Late results showed nearly 55% of voters had rejected the proposed ordinance.
That was a blow to supporters who had spent months touting the therapeutic properties of the naturally occurring mushrooms which contain the drug psilocybin, saying they were effective in treating anxiety, depression and drug addiction.
Some of those claims are backed up by researchers who are also quick to note that psilocybin is a powerful drug that should be taken only under strict supervision.
Critics said psilocybin mushrooms were primarily used recreationally, not for medicinal purposes. The measure, they said, was simply the first step toward legalizing and eventually commercializing a powerful drug.
“Marijuana has been more harmful than beneficial to our state. I applaud the voters of Denver for refusing to add another illicit drug to the problems we are already facing,” said Jeff Hunt, director of the Centennial Institute at Colorado Christian University, a conservative think tank. “Voters took an important step back from embracing yet another illicit drug.”
The ordinance, the first of its kind put to a vote in the nation, would have essentially prohibited local authorities from enforcing criminal penalties for possession of psilocybin mushrooms for personal use.
California failed to get a similar measure on the ballot last year, while activists in Oregon hope to put the issue to a statewide vote in 2020.
Denver has been a pioneer in drug legalization. It decriminalized marijuana in 2005, seven years before the state of Colorado became the first state to legalize it. Last November, the city tried to create the nation’s first safe injection site. That failed after being declared illegal by state and federal authorities.
Decriminalize Denver, the group spearheading the effort, threw an election watch party Tuesday night complete with a 6-foot-high “luminous flower of life vortex” and “fresh ethically minded mushroom-inspired cash kitchen.”
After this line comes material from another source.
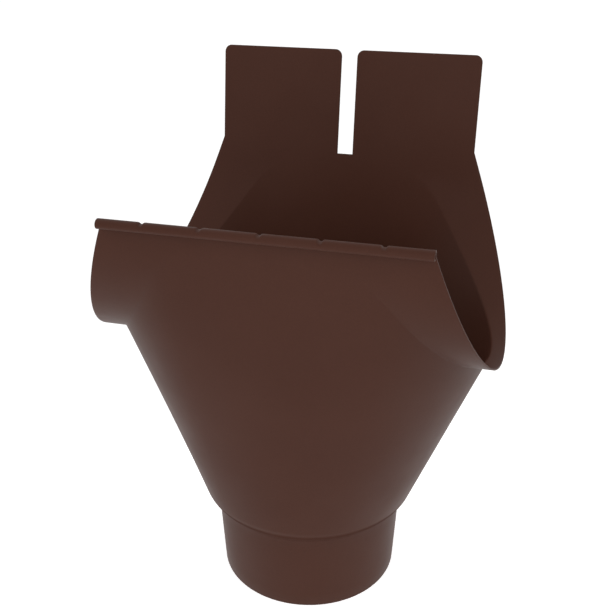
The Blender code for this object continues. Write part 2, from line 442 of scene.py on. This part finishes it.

But when the first results came in showing the initiative trailing, a collective groan rose from the crowded room.
Still, those interviewed expressed optimism that the public will eventually embrace magic mushrooms, as it did with marijuana.
“I feel hopeful. We are all heading in the same direction,” said Eli Katz, who described himself as a “psychonaut.” “If we don’t get it right this time, then next time we will have a better understanding of the zeitgeist.”
Kevin Matthews, the activist behind the measure, said if the ordinance fails, they would try again.
“It’s win or learn tonight,” he said. “Even if we lose we have educated people. It just means we have more work to do. Either way, the conversation will go on.”